_The request_
Reproduce the section of the listing that begins at the line containing "middle of the toy" and finishes at the line containing "before = set(bpy.data.objects)". Include both end lines and nothing beyond them.
:: Given information
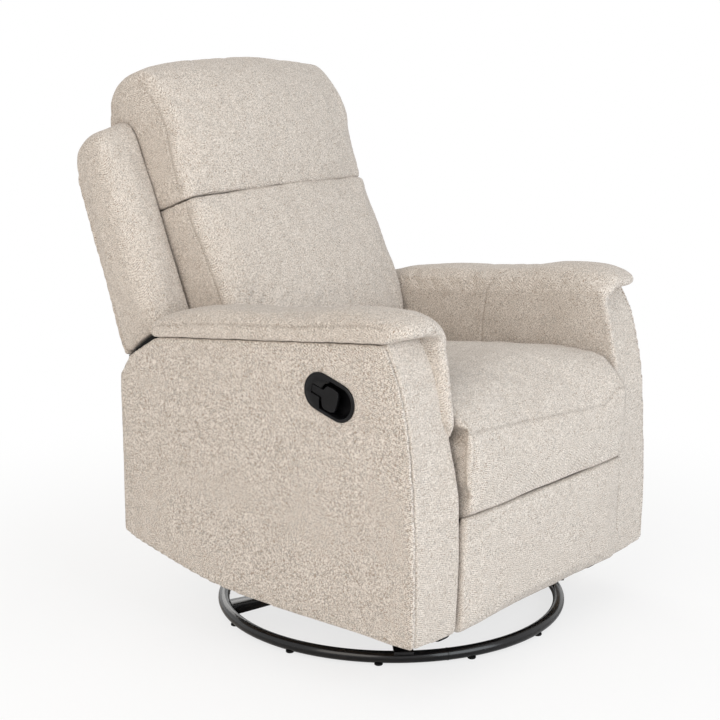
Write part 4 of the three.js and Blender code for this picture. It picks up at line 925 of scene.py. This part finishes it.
::::
:: Given information
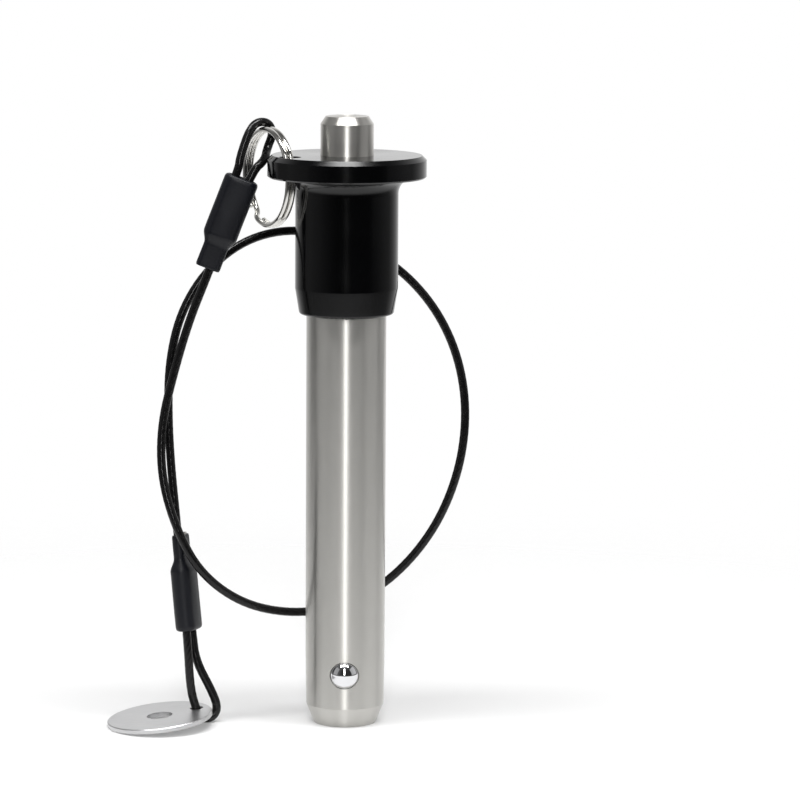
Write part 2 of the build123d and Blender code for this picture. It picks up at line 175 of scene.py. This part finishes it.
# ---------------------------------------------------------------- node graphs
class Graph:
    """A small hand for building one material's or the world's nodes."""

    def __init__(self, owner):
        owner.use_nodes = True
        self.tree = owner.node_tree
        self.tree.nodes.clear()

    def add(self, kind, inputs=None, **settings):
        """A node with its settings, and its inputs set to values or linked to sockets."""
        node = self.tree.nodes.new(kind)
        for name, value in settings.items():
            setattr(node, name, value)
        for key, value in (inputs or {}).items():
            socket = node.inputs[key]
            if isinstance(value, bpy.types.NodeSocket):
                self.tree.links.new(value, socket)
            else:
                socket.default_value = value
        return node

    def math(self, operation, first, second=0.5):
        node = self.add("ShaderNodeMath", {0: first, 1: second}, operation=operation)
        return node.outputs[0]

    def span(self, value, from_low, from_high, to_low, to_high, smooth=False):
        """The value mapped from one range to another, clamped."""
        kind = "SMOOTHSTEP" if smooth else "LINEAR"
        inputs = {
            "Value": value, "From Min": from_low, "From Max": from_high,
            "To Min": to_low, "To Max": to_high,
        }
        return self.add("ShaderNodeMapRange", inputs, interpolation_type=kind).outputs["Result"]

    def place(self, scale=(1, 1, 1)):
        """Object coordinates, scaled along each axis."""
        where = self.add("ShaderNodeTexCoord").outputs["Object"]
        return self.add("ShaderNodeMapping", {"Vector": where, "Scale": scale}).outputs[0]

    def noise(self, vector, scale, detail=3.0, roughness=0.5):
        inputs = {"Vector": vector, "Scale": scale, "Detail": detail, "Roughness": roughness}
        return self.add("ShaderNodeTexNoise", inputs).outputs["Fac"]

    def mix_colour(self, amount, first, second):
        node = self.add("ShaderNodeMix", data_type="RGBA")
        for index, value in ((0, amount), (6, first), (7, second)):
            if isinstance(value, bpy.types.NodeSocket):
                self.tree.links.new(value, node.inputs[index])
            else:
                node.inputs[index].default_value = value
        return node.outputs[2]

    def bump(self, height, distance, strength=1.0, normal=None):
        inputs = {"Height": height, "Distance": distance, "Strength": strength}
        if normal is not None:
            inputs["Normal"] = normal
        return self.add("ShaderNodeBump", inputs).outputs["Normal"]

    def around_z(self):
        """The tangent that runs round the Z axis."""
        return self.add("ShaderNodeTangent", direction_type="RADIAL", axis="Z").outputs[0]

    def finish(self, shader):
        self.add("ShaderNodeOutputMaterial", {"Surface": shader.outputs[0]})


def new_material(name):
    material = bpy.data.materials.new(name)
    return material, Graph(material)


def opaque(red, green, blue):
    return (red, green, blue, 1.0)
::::
:: Given information
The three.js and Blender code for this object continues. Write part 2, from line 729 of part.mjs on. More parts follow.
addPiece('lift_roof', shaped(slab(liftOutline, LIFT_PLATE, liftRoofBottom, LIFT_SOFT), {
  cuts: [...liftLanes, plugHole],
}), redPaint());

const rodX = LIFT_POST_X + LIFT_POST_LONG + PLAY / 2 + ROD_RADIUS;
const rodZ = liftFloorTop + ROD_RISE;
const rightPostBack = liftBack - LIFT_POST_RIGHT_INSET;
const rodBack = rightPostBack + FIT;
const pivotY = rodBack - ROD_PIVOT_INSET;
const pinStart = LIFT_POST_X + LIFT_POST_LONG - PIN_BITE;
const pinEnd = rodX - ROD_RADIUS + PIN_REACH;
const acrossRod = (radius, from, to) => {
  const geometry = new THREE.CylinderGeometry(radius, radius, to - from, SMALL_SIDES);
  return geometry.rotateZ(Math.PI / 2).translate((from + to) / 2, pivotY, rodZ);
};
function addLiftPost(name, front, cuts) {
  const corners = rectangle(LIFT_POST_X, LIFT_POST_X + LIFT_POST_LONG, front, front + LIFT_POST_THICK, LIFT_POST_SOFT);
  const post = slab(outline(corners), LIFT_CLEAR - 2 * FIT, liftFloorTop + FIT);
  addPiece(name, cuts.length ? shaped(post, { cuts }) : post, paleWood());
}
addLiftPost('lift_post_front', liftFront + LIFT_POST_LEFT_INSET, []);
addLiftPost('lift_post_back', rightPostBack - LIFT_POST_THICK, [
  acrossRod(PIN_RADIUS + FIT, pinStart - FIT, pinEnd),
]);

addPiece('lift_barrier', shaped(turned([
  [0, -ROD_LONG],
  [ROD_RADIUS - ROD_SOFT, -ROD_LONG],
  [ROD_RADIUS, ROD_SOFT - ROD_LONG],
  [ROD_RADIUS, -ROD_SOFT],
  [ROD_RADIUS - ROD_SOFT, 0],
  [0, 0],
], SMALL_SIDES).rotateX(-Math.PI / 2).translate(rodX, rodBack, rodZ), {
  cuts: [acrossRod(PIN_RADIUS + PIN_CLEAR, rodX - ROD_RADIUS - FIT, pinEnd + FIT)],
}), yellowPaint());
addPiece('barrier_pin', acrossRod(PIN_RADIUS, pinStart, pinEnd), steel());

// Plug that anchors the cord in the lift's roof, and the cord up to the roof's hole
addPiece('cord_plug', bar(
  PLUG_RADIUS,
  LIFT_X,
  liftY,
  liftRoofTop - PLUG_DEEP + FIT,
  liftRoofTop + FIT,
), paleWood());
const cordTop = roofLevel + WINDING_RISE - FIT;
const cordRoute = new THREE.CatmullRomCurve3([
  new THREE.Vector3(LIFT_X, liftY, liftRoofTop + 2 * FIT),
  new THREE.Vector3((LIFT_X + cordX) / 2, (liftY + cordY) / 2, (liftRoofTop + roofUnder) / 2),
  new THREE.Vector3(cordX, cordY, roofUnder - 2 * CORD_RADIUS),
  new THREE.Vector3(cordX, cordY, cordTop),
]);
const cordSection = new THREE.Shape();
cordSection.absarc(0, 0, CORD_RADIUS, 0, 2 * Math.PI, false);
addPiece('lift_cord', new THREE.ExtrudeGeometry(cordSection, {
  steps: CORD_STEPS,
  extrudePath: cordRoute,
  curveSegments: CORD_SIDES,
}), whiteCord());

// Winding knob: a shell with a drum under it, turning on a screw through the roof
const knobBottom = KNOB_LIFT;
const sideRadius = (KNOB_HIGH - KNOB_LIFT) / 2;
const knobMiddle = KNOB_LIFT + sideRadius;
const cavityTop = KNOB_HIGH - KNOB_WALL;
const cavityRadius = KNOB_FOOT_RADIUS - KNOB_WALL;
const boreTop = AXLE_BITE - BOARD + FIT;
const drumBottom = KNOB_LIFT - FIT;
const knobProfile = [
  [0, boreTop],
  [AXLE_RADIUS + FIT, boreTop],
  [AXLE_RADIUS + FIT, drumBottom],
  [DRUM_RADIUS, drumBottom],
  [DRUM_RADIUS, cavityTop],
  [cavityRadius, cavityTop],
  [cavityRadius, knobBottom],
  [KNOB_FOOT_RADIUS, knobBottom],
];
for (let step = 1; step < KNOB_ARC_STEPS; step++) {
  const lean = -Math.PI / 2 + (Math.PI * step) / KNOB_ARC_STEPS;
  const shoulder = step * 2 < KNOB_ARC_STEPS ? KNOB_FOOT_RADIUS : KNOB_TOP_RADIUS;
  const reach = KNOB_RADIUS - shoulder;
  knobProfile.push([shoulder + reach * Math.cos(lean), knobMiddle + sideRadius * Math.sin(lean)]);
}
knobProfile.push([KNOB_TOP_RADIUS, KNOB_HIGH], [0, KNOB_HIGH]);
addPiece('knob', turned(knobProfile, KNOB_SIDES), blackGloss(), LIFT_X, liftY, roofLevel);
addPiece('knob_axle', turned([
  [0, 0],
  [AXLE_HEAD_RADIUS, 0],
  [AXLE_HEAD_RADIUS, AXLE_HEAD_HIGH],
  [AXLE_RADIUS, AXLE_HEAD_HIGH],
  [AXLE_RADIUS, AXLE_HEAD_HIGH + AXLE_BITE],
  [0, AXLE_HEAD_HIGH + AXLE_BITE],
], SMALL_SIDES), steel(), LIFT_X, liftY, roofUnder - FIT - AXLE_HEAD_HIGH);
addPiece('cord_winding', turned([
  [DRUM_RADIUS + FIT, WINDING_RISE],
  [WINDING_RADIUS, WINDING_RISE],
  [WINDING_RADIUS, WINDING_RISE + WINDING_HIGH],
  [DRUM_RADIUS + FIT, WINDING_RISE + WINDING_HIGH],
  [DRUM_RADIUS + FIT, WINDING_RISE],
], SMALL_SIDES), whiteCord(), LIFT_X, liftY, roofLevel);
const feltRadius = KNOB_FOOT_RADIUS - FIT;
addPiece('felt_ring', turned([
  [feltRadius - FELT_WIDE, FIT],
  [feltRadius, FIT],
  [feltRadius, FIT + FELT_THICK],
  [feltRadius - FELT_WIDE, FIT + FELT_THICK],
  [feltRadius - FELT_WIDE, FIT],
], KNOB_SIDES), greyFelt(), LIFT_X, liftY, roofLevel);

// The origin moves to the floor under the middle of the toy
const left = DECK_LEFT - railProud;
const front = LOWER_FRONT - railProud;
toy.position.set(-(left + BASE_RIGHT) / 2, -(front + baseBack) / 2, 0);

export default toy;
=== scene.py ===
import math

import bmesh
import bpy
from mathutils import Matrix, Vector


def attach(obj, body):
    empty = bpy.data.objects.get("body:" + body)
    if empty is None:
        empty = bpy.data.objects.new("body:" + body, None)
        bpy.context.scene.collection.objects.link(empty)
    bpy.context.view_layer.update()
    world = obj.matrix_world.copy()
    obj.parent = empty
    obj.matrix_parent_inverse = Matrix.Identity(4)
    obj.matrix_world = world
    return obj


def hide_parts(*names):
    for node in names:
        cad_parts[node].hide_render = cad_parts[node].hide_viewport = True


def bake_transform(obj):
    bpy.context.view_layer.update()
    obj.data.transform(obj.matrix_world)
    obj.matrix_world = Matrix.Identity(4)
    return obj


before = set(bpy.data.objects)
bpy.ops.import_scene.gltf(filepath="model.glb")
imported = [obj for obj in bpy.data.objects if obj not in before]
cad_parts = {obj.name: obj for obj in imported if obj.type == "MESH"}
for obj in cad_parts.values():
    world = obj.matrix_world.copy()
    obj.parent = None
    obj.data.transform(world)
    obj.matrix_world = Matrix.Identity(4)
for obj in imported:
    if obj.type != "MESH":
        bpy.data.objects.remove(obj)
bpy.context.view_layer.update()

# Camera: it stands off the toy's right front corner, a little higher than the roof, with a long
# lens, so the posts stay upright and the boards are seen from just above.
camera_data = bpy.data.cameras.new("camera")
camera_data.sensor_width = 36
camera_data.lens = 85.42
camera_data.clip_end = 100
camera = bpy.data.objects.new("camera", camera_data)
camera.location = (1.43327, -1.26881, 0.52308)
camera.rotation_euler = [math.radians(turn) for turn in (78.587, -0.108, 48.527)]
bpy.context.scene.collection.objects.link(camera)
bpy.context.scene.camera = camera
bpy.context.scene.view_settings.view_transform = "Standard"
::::
_The solution_
// The origin moves to the floor under the middle of the toy
const left = DECK_LEFT - railProud;
const front = LOWER_FRONT - railProud;
toy.position.set(-(left + BASE_RIGHT) / 2, -(front + baseBack) / 2, 0);

export default toy;
=== scene.py ===
import math

import bmesh
import bpy
from mathutils import Matrix, Vector


def attach(obj, body):
    empty = bpy.data.objects.get("body:" + body)
    if empty is None:
        empty = bpy.data.objects.new("body:" + body, None)
        bpy.context.scene.collection.objects.link(empty)
    bpy.context.view_layer.update()
    world = obj.matrix_world.copy()
    obj.parent = empty
    obj.matrix_parent_inverse = Matrix.Identity(4)
    obj.matrix_world = world
    return obj


def hide_parts(*names):
    for node in names:
        cad_parts[node].hide_render = cad_parts[node].hide_viewport = True


def bake_transform(obj):
    bpy.context.view_layer.update()
    obj.data.transform(obj.matrix_world)
    obj.matrix_world = Matrix.Identity(4)
    return obj


before = set(bpy.data.objects)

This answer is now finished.